Mohammad Ali Kadivar, an associate professor of international relations at Boston College, a research university in Massachusetts, said the funeral could be best understood as what he termed “a major episode of state-led mobilisation”.

He said: “Since 1979, state-led mobilisation has been one of the central pillars of the regime’s power. The state has built a dense infrastructure through mosques, the Basij, schools, universities, workplaces, state media, veterans’ organisations and war commemoration networks. These institutions help the government organise public participation and project images of popular support at critical moments.

“Infrastructure is only one part of the story. The Islamic republic also has a real social base. This base is not a majority of Iranian society, and Iran remains deeply divided, but it is large, organised, ideologically committed and consistently open to mobilisation. Funerals, commemorations and wartime gatherings make that support visible. They show that the regime’s presence in the streets is not simply imposed from above; it also draws on constituencies that support the system and see themselves as defending the revolution, the state and the country against external threat.”

Reza Nasri, a lawyer close to the Iranian government, said the images were not of a broken people and they confirmed that the US had “never understood what it was dealing with” when it went to war with Iran.

“This was one of the largest human gatherings on Earth,” he said. “It’s a civilisation expressing itself in full, with all its grief, its pride and its cohesion. These are millions who chose, freely and defiantly, to pour into the streets to mourn their leader on their own terms.”

He said the Trump administration’s strategy “did not radicalise them against their government. It did not hollow them out. It did not manufacture the desperation Washington needed. Four decades of sanctions, two wars in the region, maximum pressure, currency warfare, and a secretary of defence openly threatening boots on the ground, and this is what it produced: a people more visibly unified than almost any nation on Earth can claim to be.”

People hold up images of Khamenei and Iranian national flags in Revolution Square
Mourners take part in the six-day commemorations for the slain Iranian supreme leader, Ayatollah Ali Khamenei. Photograph: Majid Saeedi/Getty Images

Pursuing a similar theme, Hossein Rouyvaran, a professor of political science at Tehran University, said: “The biggest problem of the west is all their theories are materialistic, but what happens in Tehran is beyond mundane materialism. Millions come to Tehran and sleep in the streets, and that suggests there is a connection between the leader and the people that is not materialistic.”
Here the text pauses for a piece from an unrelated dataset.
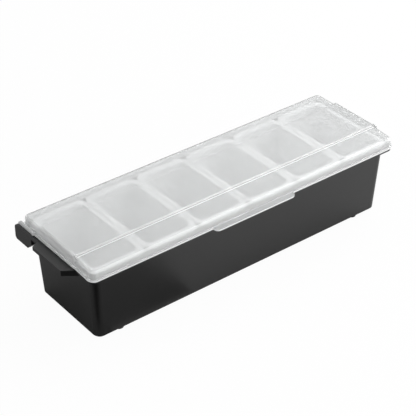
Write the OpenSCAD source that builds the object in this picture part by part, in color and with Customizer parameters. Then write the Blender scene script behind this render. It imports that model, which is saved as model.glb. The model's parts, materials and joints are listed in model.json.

He said the war had changed the social contract. Far from cementing divisions, “those who had been in opposition before are now under the Iranian flag”.


Some aspects of the canonisation of Khamenei have teetered on the absurd. The justice minister, Amin Hossein Rahimi, for instance, said the judiciary had laid the groundwork for Iranians to file lawsuits and complaints with court lawyers in domestic and international forums over “mental and psychological harm resulting from the loss of the leader”. More seriously, Rouyvaran said the marches would legitimise the government and give it a freer negotiating hand with the US.

But the government has its fractures, and with so much yet to be negotiated, including the ceasefire in Lebanon, the governorship of the strait of Hormuz and the monitoring of Iran’s civil nuclear programme, it is possible the advocates of confrontation will gain the upper hand. Activity around the strait over the past 48 hours, including gunfire aimed at Qatari LNG tankers, suggests Iran is not fully relaxing its grip on the strategic waterway.

The foreign minister, Abbas Araghchi – seen riding helmetless on a motorbike to the funeral procession – knows he also has to ride a political tiger in the form of demands for revenge ringing in the streets. Responding to Donald Trump’s familiar threats to annihilate Iran in an afternoon, Araghchi acknowledged the importance of the crowd.

“Millions of proud Iranians rallied in unity to honour Grand Ayatollah Khamenei and his legacy,” he said. “Neither them nor our brave armed forces are moved by any threats. Paragraph 13 of the memorandum of understanding is clear: negotiations on final deal will not commence if threats continue. Honour your signature.”

A man in Tehran holds up a picture of Donald Trump in the crosshairs of a sniper rifle with the text ‘there will be blood’ over it
People gather in Tehran’s Revolution Square on Monday for the third day of the funeral processions. Photograph: Kaveh Kazemi/Getty Images

Abdollah Ramezanzadeh, a retired assistant professor in the faculty of law and political science at Tehran University, expressed concern over “the stage-managing efforts by state TV to seek revenge and reject negotiation and peace”.

He added: “If they’re coordinated and part of a psychological warfare strategy, that’s good, but if they’re a deliberate project by extremists to drag the country into war and render negotiations ineffective, stop them, as they’re targeting the very foundation of the country.”

Hesamoddin Ashna, an adviser to the reformist former president Hassan Rouhani, said: “If we cherish that national presence [then] we [should] consider the united and diverse nation as the holder of power, and employ justice and rationality to witness the resurgence of Iran once again.”

Some argued that if the funeral was a true affirmation of national cohesion, the past presidents Mohammad Khatami, Mahmoud Ahmadinejad and Rouhani would not have been excluded from the ceremonies.

Another absentee was Ali Asghar Hijazi, the deputy chief of Khamenei’s office and one of the officials closest to him for three decades. It is said that after the bombing of Khamenei’s residence, he was one of those opposed to the elevation of Khamenei’s son, Mojtaba, as his successor on the grounds that, according to Khamenei’s will, his children did not have the right to enter politics.

All that can be said for now is that the battle for the soul of Iran, subterranean and in the streets, is entering a new phase.